Early spring, the dog ticks start to emerge. We have dogs, so keeping watch for these annoying creatures is something we are diligent about. We treat our dogs with the latest flea and tick medicines from our veterinarian, but we don't treat ourselves, and it never fails that we find one or two ticks crawling on our skin each spring.
Although there are several species of ticks, the American Dog Tick, Dermacentor variabilis, is the most common. Also called the wood tick or hard tick, they are not actually insects, but are really arachnids, related to scorpions, spiders and mites. As adults, they have three pairs of legs and one pair of antennae.
They live in tall grass and weeds and will wait patiently for a warm-blooded animal to walk by. Dog ticks go after larger animals, like raccoons, dogs and humans.
If you live in northeastern Ohio, chances are you've encountered a dog tick. They are most active from April to June and are least likely to be seen later in the summer and fall.
Ticks are annoying, especially the dog tick, but what many people don't realize is they can be dangerous, as well. The American Dog Tick is the transmitter of Rocky Mountain spotted fever, and other diseases, including tularemia, also known as rabbit fever, and an infection of the white blood cells called ehrlichiosis. The good thing is, we've learned to identify and watch for these ticks and know when to expect them.
But there seems to be a rising population of another tick that isn't common to northeastern Ohio. It it so uncommon, in fact, that even recently doctors refused to test for the main disease this tick transmits, believing it didn't exist in our neck of the woods. The tick is Ixodes scapularis, or deer tick, and it carries Lyme disease.
According to Mineral Ridge resident, Janet Decesare, the tick has been around longer than most people think and the disease has been here a long time, too - not just because she has it, but because she has had it for more than 12 years.
In her book, ''Ticked Off,'' Decesare believes she encountered the tick that infected her with Lyme while gardening in her bare feet.
Shortly after, Decesare describes the round, scaly spot on her right foot.
Her doctor diagnosed it as ringworm, but his treatments didn't work. After years of symptoms that included fatigue, weight gain and joint pain, she finally was diagnosed with the disease, but her doctors admitted they didn't know how to treat her. Decesare eventually had to travel outside of Ohio for treatment. Decesare's experience was in the late 1990s and although the tick and the disease is beginning to get more attention, some would say it's still not enough.
According to the Ohio Department of Health, in 2010, 47 deer ticks were positively identified in Ohio and 43 cases of Lyme disease were reported. Since 1990, 1,035 cases of Lyme disease were reported in 83 of Ohio's 88 counties, the ODH report states. Half of the people who developed the disease said they did not travel outside of the state.

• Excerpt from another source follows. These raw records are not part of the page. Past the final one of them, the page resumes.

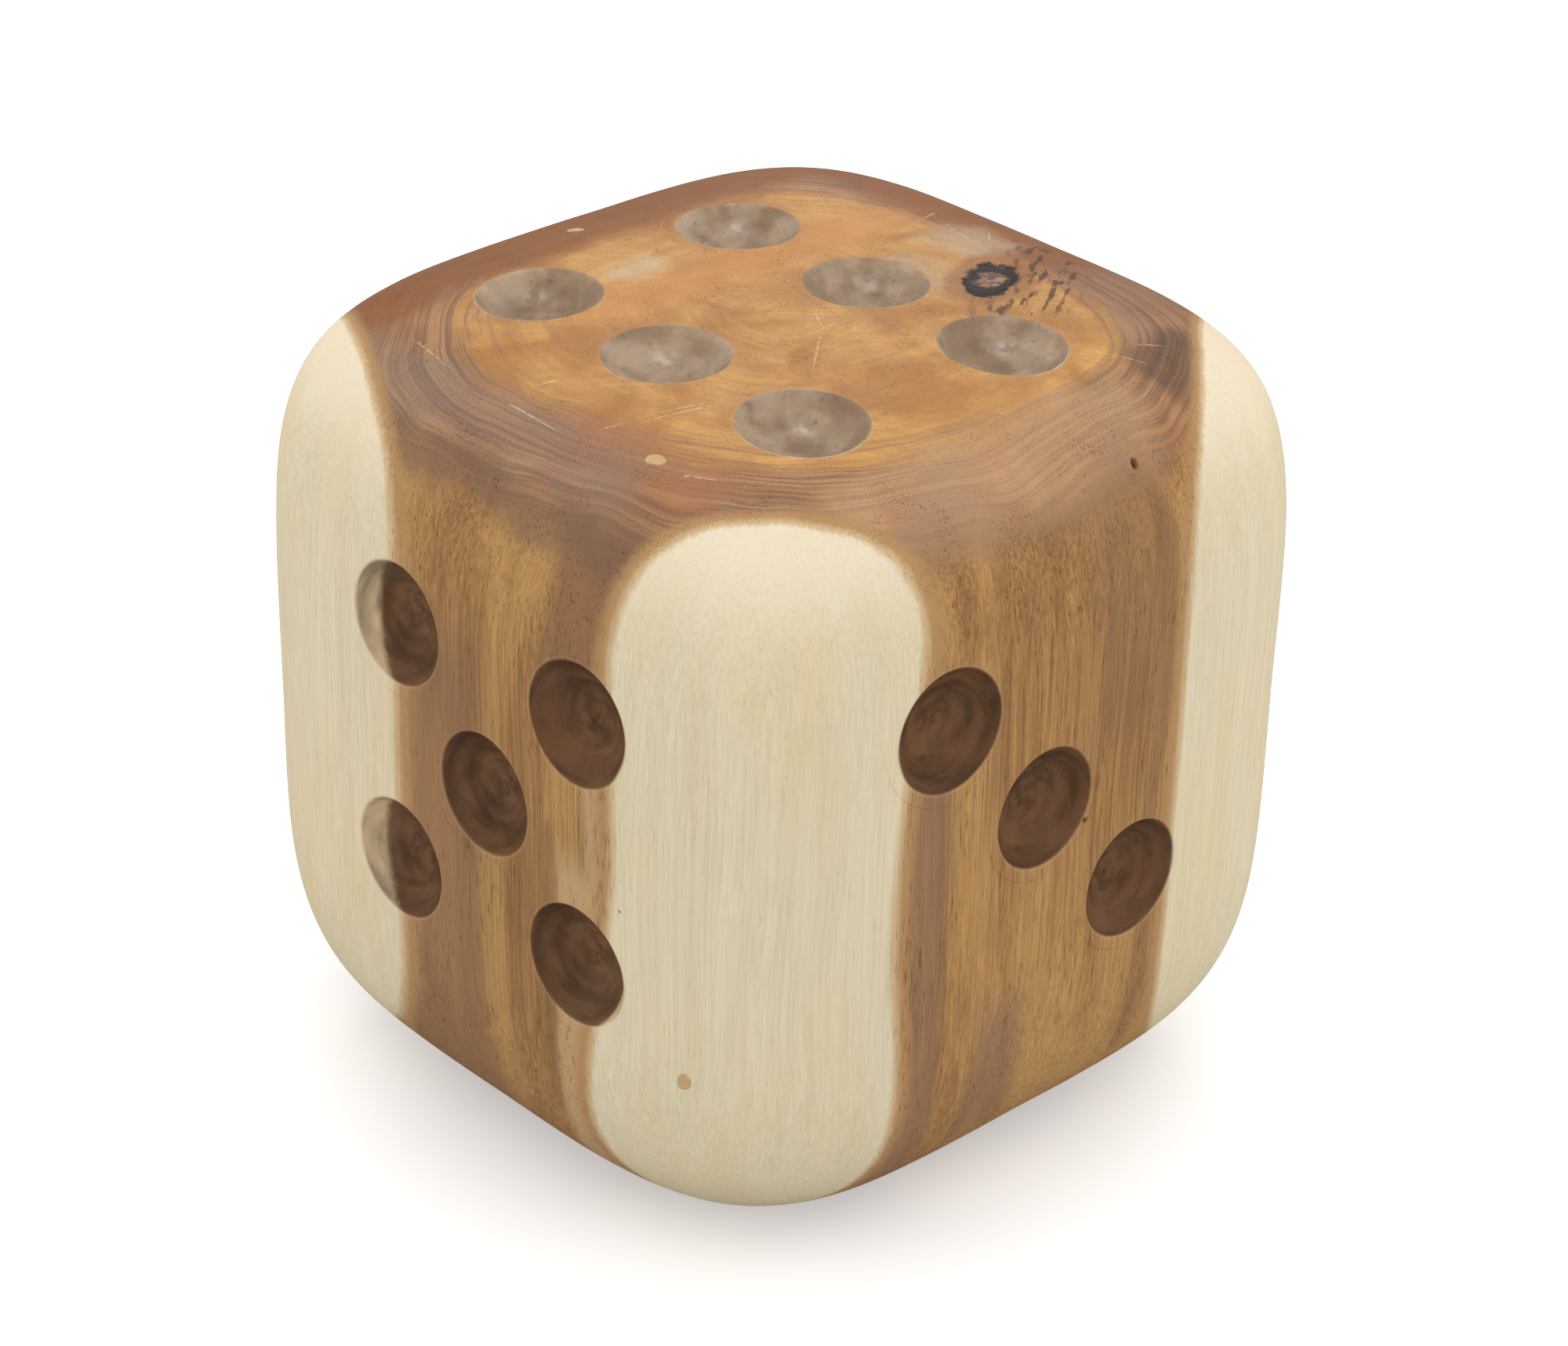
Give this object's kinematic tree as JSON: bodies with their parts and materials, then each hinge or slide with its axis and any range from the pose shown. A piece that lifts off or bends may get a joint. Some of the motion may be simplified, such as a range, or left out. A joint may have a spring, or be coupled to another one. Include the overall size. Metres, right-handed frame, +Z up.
{
  "type": "carved wooden die",
  "caption": "Large rounded cube carved from a log, brown heart and pale corners, with round ground dishes as the spots of a die.",
  "frame": {"origin": "on the ground, under the middle of the block", "axes": "+Z up along the grain; -Y is the face with five dots, +X the face with three, +Z the face with six"},
  "size_m": [0.397, 0.403, 0.395],
  "materials": {
    "heartwood": "brown end grain and long grain, thin satin oil",
    "sapwood": "cream long grain, thin satin oil",
    "knot": "dead knot with black bark ring, satin",
    "filler": "sawdust filler, sanded flush"
  },
  "bodies": {
    "root": {"heartwood_core": "heartwood", "sapwood_front": "sapwood", "sapwood_left": "sapwood", "sapwood_right": "sapwood", "sapwood_back": "sapwood", "knot_top": "knot", "filler_front": "filler", "filler_rim": "filler", "filler_top": "filler"}
  },
  "joints": []
}
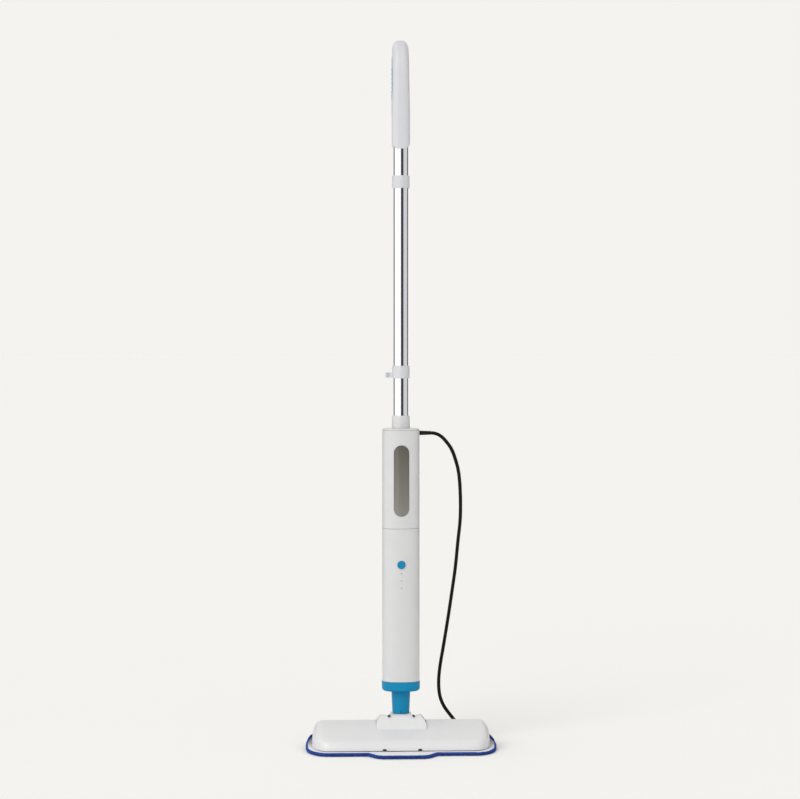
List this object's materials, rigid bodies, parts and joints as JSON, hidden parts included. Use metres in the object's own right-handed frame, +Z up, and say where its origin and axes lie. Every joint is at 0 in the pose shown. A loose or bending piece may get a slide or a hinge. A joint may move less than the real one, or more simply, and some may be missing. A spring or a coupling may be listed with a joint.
{
  "type": "steam mop",
  "caption": "Upright steam mop: chromed pole with loop handle and cord hooks, slim body with water window, hinged floor head with a microfibre pad, mains cord.",
  "frame": {"origin": "on the floor, on the axis of the pole, at the middle of the pad's underside", "axes": "+Z up along the pole, -Y towards the front of the mop, +X towards the side on which the cord leaves"},
  "size_m": [0.324, 0.2875, 1.2],
  "materials": {
    "white_plastic": "satin moulded plastic",
    "blue_plastic": "satin moulded plastic",
    "blue_grip": "soft-touch grip",
    "chrome": "polished chrome plate",
    "grey_window": "smoked see-through plastic",
    "clear_tank": "natural see-through plastic",
    "grey_lens": "frosted lens",
    "black_plastic": "satin moulded plastic",
    "black_cord": "flexible sheath",
    "black_rubber": "matt",
    "steel": "bright steel",
    "brass": "drawn",
    "aluminium": "cast",
    "green_board": "solder mask",
    "silicone": "translucent",
    "hook_tape": "hook tape",
    "pad_fabric": "microfibre pile with a white woven upper face"
  },
  "bodies": {
    "main_unit": {"handle_left_shell": "white_plastic", "handle_right_shell": "white_plastic", "grip_insert": "blue_grip", "handle_screw_upper": "steel", "handle_screw_lower": "steel", "upper_tube": "chrome", "lower_tube": "chrome", "tube_joiner": "black_plastic", "neck_collar": "white_plastic", "top_lid": "white_plastic", "tank_housing": "white_plastic", "tank_window": "grey_window", "water_tank": "clear_tank", "filler_pin": "steel", "lower_housing_front": "white_plastic", "lower_housing_rear": "white_plastic", "button_bezel": "white_plastic", "button_spring": "steel", "tact_switch": "black_plastic", "led_lens_1": "grey_lens", "led_lens_2": "grey_lens", "led_lens_3": "grey_lens", "control_board": "green_board", "pump": "black_plastic", "inlet_hose": "silicone", "water_hose": "silicone", "boiler": "aluminium", "thermostat": "steel", "steam_hose": "silicone", "terminal_block": "silicone", "base_cap": "blue_plastic", "stem": "blue_plastic", "stem_knuckle": "white_plastic", "roll_pin": "steel", "cord_gland": "black_plastic", "power_cord": "black_cord", "cord_coil": "black_cord", "plug_body": "black_plastic", "plug_pin_left": "brass", "plug_pin_right": "brass"},
    "upper_hook_ring": {"upper_hook": "white_plastic"},
    "lower_hook_ring": {"lower_hook": "white_plastic"},
    "filler_flap": {"filler_cap": "white_plastic", "filler_seal": "black_rubber"},
    "button": {"power_button": "blue_plastic"},
    "yoke": {"hinge_yoke": "black_plastic"},
    "head": {"pitch_pin_left": "steel", "pitch_pin_right": "steel", "hinge_housing": "white_plastic", "head_cover": "white_plastic", "base_plate": "black_plastic", "steam_gasket": "silicone", "steam_chamber": "aluminium", "base_screw_1": "steel", "base_screw_2": "steel", "base_screw_3": "steel", "base_screw_4": "steel", "velcro_front": "hook_tape", "velcro_rear": "hook_tape", "mop_pad": "pad_fabric"}
  },
  "joints": [
    {"name": "stem_roll", "type": "hinge", "parent": "main_unit", "child": "yoke", "pos_m": [0, 0, 0.045], "axis": [0, 1, 0], "range_deg": [-30, 30]},
    {"name": "head_pitch", "type": "hinge", "parent": "yoke", "child": "head", "pos_m": [0, 0, 0.033], "axis": [1, 0, 0], "range_deg": [0, 70]},
    {"name": "upper_hook_turn", "type": "hinge", "parent": "main_unit", "child": "upper_hook_ring", "pos_m": [0, 0, 0.9585], "axis": [0, 0, 1], "continuous": true},
    {"name": "lower_hook_turn", "type": "hinge", "parent": "main_unit", "child": "lower_hook_ring", "pos_m": [0, 0, 0.6385], "axis": [0, 0, 1], "continuous": true},
    {"name": "filler_cap_open", "type": "hinge", "parent": "main_unit", "child": "filler_flap", "pos_m": [0, 0.0302, 0.4842], "axis": [-1, 0, 0], "range_deg": [0, 95]},
    {"name": "power_button_press", "type": "slide", "parent": "main_unit", "child": "button", "axis": [0, 1, 0], "range_m": [0, 0.0015], "stiffness_N_per_m": 800, "springref_m": -0.0006, "deforming": ["button_spring"]}
  ]
}
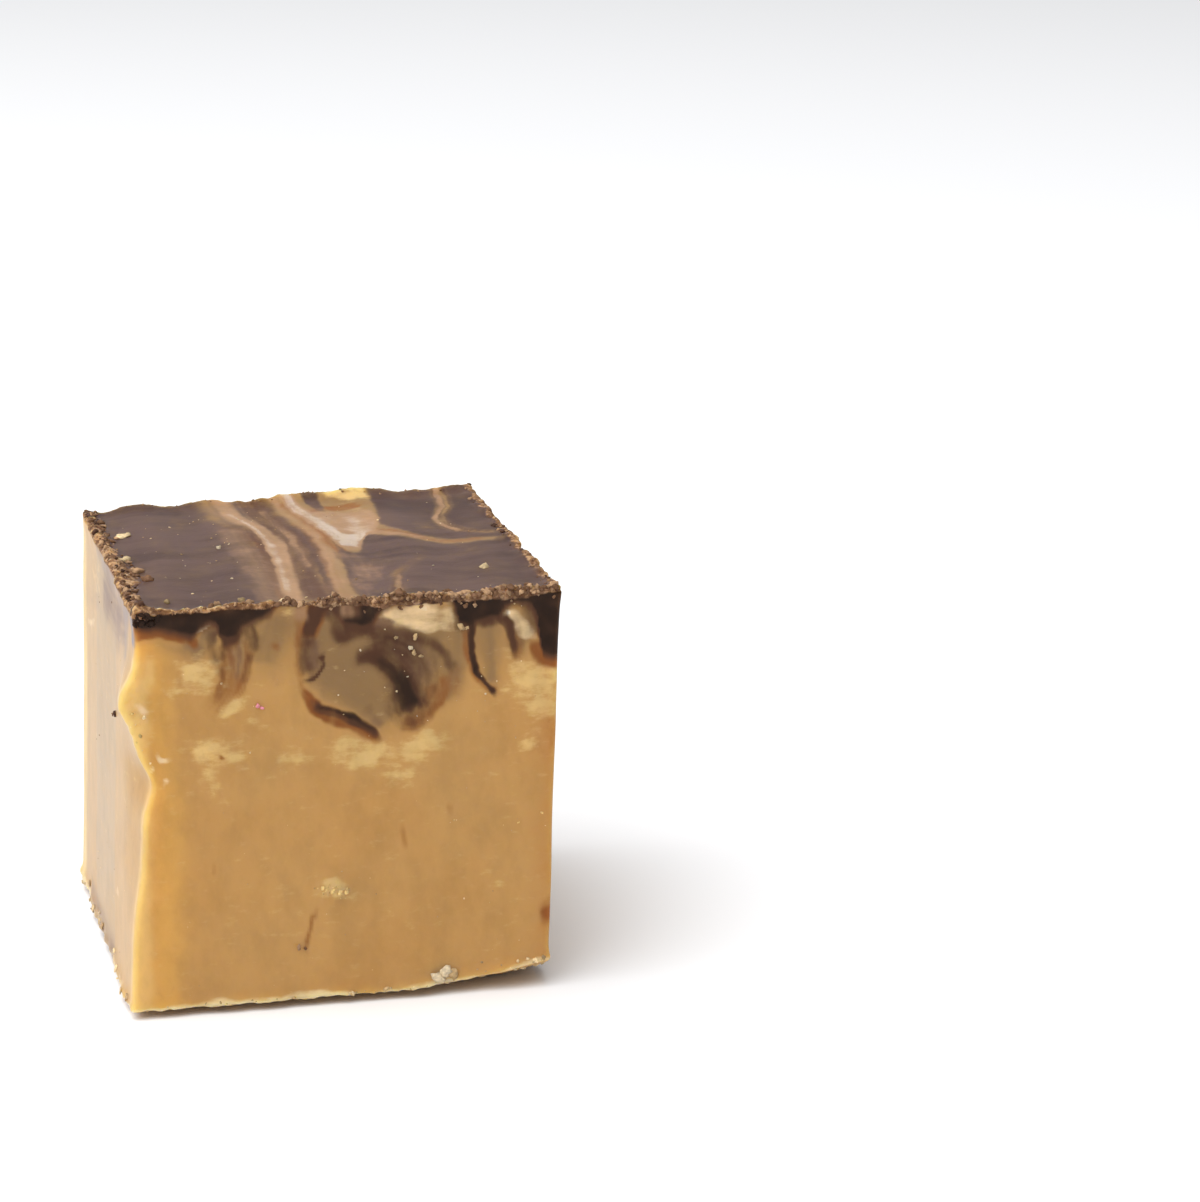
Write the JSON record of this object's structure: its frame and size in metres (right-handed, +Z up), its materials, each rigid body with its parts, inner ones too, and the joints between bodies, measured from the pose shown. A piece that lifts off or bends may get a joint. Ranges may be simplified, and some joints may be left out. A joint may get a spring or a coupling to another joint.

Although the first symptom of the disease is the "bulls-eye" rash, only 60 to 80 percent of those affected get that particular symptom. Other symptoms, according to the ODH, are muscle aches, general tiredness, fever, swollen glands, headache and joint pain. There are other, more severe symptoms, as well, and symptoms can differ from person to person.
Don't let the fear of Lyme disease keep you out of the garden, but it is best to be aware of potential dangers. Wear long pants and shoes with socks while gardening. Keep leaf litter picked up around trees and wooded areas that you frequent, and be sure to check yourself and your pets regularly.
If you want to hear more about Decesare and her experience with Lyme disease, she will be speaking and signing her book from noon to 5 p.m. Aug. 27 at Living Naturally Health Food store in Boardman.